In this answer I assume you are creating vector graphics and text without images.
In your case, with Color Conversion set to Convert to Destination (Preserve Numbers), the color profile doesn't affect the CMYK numbers you have chosen, so it doesn't matter which profile you choose. You are not using color management, you are kind of "programming" which raster percentages to print "manually".
This is traditionally the way graphic designers have worked for many years and it is a very common way to work (I do it most of the time myself), but it is not really color managed. When choosing the percentages of a color manually it is like choosing a color marker and then use that same marker on any kind of paper. I like that approach because of its simplicity, but the color will look different on different medias.
A way to make use of color management would be to make everything in RGB and then convert to the correct CMYK profile on export. If you have a calibrated ISO certificated screen and use Proof Colors with the correct profile, the colors you see on your screen should (more or less) match a print made by an ISO certificated print house.
But there are downsides to working in all RGB and reasons to work in CMYK instead. The conversion to the correct color profile ensures the best preservation of the colors, but in offset there are other things to look after. For example, thin lines and small text can look blurry if printed with more than one ink, 100% of a color creates a sharp contour, everything below get a (subtle) raggedness from the raster dots. Neutral greys made from all four inks will often get an unwanted color tint. Furthermore, it seems more intuitive for many designers to work with CMYK colors for graphics.
For you, I would recommend the following:
Work in CMYK if that's what you are most comfortable with. Keep your current settings.
In "Edit/Preferences", make sure "Appearance of Black" is set to both display and output all blacks accurately.
In "View/Proof Setup/Customize..." setup like below.

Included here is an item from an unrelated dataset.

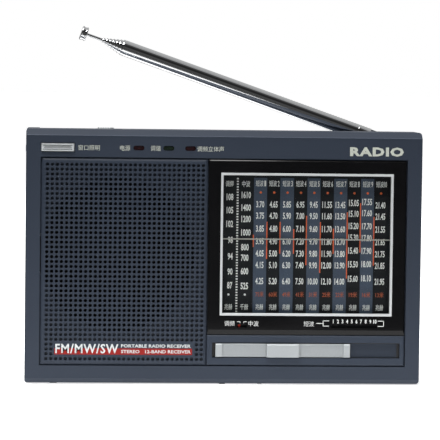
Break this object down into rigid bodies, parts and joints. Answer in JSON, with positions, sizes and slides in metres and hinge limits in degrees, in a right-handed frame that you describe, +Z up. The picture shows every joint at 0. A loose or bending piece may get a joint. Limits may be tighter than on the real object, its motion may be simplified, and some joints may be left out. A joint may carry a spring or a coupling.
{
  "type": "shortwave receiver",
  "caption": "Portable slide-band radio with speaker grille, glass-fronted dial with moving pointer, thumb knobs, kickstand, battery box and telescopic aerial.",
  "frame": {"origin": "centre of the base, on the surface that the feet stand on, midway between the slider's grip and the rear face", "axes": "+X to the right seen from the front, +Y to the back, +Z up"},
  "size_m": [0.1504, 0.0328, 0.1355],
  "materials": {
    "case_plastic": "fine spark texture, slate blue-grey",
    "grille_plastic": "fine matt texture",
    "black_gloss": "polished",
    "silver_paint": "satin silver paint",
    "switch_grey": "satin",
    "clear_acrylic": "polished, clear",
    "dial_card": "printed",
    "white_plastic": "moulded",
    "lamp_glass": "clear bulb",
    "pointer_paint": "satin paint",
    "steel": "plated",
    "band_plastic": "fine matt texture",
    "black_plastic": "moulded",
    "red_lamp": "tinted lens, unlit",
    "green_lamp": "tinted lens, unlit",
    "board": "laminate with solder mask",
    "brass": "turned",
    "milky_plastic": "translucent moulding",
    "blue_sleeve": "shrunk sleeve",
    "ferrite": "sintered, matt",
    "copper_winding": "enamelled wire",
    "paper_cone": "pressed paper",
    "black_cloth": "thin felt",
    "cell_wrap": "printed wrap, plain",
    "rubber": "moulded",
    "screw_steel": "blackened",
    "chrome": "polished"
  },
  "bodies": {
    "case": {"front_shell": "case_plastic", "rear_shell": "case_plastic", "grille_panel": "grille_plastic", "dust_cloth": "black_cloth", "window_panel": "black_gloss", "window_trim": "silver_paint", "dial_lens": "clear_acrylic", "dial_scale": "dial_card", "dial_chassis": "white_plastic", "dial_lamps": "lamp_glass", "pointer_rails": "steel", "band_plate": "band_plastic", "band_switch": "steel", "small_switches": "steel", "led_power": "red_lamp", "led_tuning": "green_lamp", "led_stereo": "red_lamp", "circuit_boards": "board", "tuning_capacitor": "milky_plastic", "drive_bracket": "steel", "volume_pot": "black_plastic", "chips": "black_plastic", "coil_cans": "steel", "electrolytics": "blue_sleeve", "ferrite_rod": "ferrite", "ferrite_coil": "copper_winding", "speaker_frame": "steel", "speaker_magnet": "ferrite", "speaker_cone": "paper_cone", "earphone_jack": "black_plastic", "dc_jack": "black_plastic", "battery_cells": "cell_wrap", "battery_contacts": "steel", "feet": "rubber", "screws": "screw_steel"},
    "pointer": {"pointer": "pointer_paint", "pointer_carriage": "white_plastic"},
    "band_slider": {"band_knob": "silver_paint", "band_indicator": "black_plastic", "band_switch_slider": "black_plastic"},
    "light_button": {"light_button": "silver_paint"},
    "power_switch": {"power_knob": "silver_paint"},
    "dx_switch": {"dx_knob": "switch_grey"},
    "tuning": {"tuning_knob": "case_plastic", "tuning_shaft": "brass"},
    "tuning_rotor": {"tuning_gear": "white_plastic"},
    "volume": {"volume_knob": "case_plastic"},
    "battery_door": {"battery_door": "case_plastic"},
    "kickstand": {"kickstand": "case_plastic"},
    "aerial_base": {"aerial_turret": "chrome", "aerial_pin": "steel"},
    "aerial_mast": {"aerial_ferrule": "chrome", "aerial_tube_0": "chrome"},
    "aerial_section_1": {"aerial_tube_1": "chrome"},
    "aerial_section_2": {"aerial_tube_2": "chrome"},
    "aerial_section_3": {"aerial_tube_3": "chrome"},
    "aerial_section_4": {"aerial_tube_4": "chrome"},
    "aerial_section_5": {"aerial_tube_5": "chrome"},
    "aerial_section_6": {"aerial_tube_6": "chrome"},
    "aerial_section_7": {"aerial_rod": "chrome"}
  },
  "joints": [
    {"name": "tuning_turn", "type": "hinge", "parent": "case", "child": "tuning", "pos_m": [0.073, -0.0014, 0.054], "axis": [1, 0, 0], "range_deg": [-324, 353]},
    {"name": "pointer_slide", "type": "slide", "parent": "case", "child": "pointer", "axis": [0, 0, 1], "range_m": [-0.0184, 0.0169]},
    {"name": "capacitor_turn", "type": "hinge", "parent": "case", "child": "tuning_rotor", "pos_m": [0.064, 0.0021, 0.06781], "axis": [1, 0, 0], "range_deg": [-95, 87]},
    {"name": "volume_turn", "type": "hinge", "parent": "case", "child": "volume", "pos_m": [0.073, -0.0014, 0.023], "axis": [1, 0, 0], "range_deg": [-150, 150]},
    {"name": "band_slide", "type": "slide", "parent": "case", "child": "band_slider", "axis": [1, 0, 0], "range_m": [0, 0.0187]},
    {"name": "light_push", "type": "slide", "parent": "case", "child": "light_button", "axis": [0, 1, 0], "range_m": [0, 0.0007], "stiffness_N_per_m": 1500},
    {"name": "power_slide", "type": "slide", "parent": "case", "child": "power_switch", "axis": [1, 0, 0], "range_m": [0, 0.003]},
    {"name": "dx_slide", "type": "slide", "parent": "case", "child": "dx_switch", "axis": [0, 1, 0], "range_m": [0, 0.0025]},
    {"name": "door_slide", "type": "slide", "parent": "case", "child": "battery_door", "axis": [1, 0, 0], "range_m": [0, 0.06]},
    {"name": "stand_fold", "type": "hinge", "parent": "case", "child": "kickstand", "pos_m": [-0.04, 0.0148, 0.0735], "axis": [1, 0, 0], "range_deg": [0, 40]},
    {"name": "aerial_swivel", "type": "hinge", "parent": "case", "child": "aerial_base", "pos_m": [0.0615, 0.0105, 0.089], "axis": [0, 0, 1], "range_deg": [-180, 0]},
    {"name": "aerial_tilt", "type": "hinge", "parent": "aerial_base", "child": "aerial_mast", "pos_m": [0.0615, 0.0105, 0.0929], "axis": [0, 1, 0], "range_deg": [-19.1, 70.9]},
    {"name": "aerial_pull_1", "type": "slide", "parent": "aerial_mast", "child": "aerial_section_1", "axis": [-0.9449, 0, 0.3272], "range_m": [0, 0.084]},
    {"name": "aerial_pull_2", "type": "slide", "parent": "aerial_section_1", "child": "aerial_section_2", "axis": [-0.9449, 0, 0.3272], "range_m": [0, 0.084]},
    {"name": "aerial_pull_3", "type": "slide", "parent": "aerial_section_2", "child": "aerial_section_3", "axis": [-0.9449, 0, 0.3272], "range_m": [0, 0.084]},
    {"name": "aerial_pull_4", "type": "slide", "parent": "aerial_section_3", "child": "aerial_section_4", "axis": [-0.9449, 0, 0.3272], "range_m": [0, 0.084]},
    {"name": "aerial_pull_5", "type": "slide", "parent": "aerial_section_4", "child": "aerial_section_5", "axis": [-0.9449, 0, 0.3272], "range_m": [0, 0.084]},
    {"name": "aerial_pull_6", "type": "slide", "parent": "aerial_section_5", "child": "aerial_section_6", "axis": [-0.9449, 0, 0.3272], "range_m": [0, 0.084]},
    {"name": "aerial_pull_7", "type": "slide", "parent": "aerial_section_6", "child": "aerial_section_7", "axis": [-0.9449, 0, 0.3272], "range_m": [0, 0.084]}
  ],
  "couplings": [
    {"joint": "tuning_turn", "follows": "pointer_slide", "rad_per_m": -333.33},
    {"joint": "capacitor_turn", "follows": "pointer_slide", "rad_per_m": 88.889}
  ]
}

Now, once in while turn on "View/Proof Colors" to preview how your colors would look if printed on coated paper ("Coated FOGRA27" is a good standard "guess"). You could try changing the "Device to Simulate" to "Uncoated FOGRA29" to see if your colors looks ok on uncoated paper.
- Since you don't know which kind of paper your illustration is printed on, avoid using colors with too much total ink (C+M+Y+K). For coated paper the limit is approximately 300-320% and for uncoated paper it is approximately 250-280%.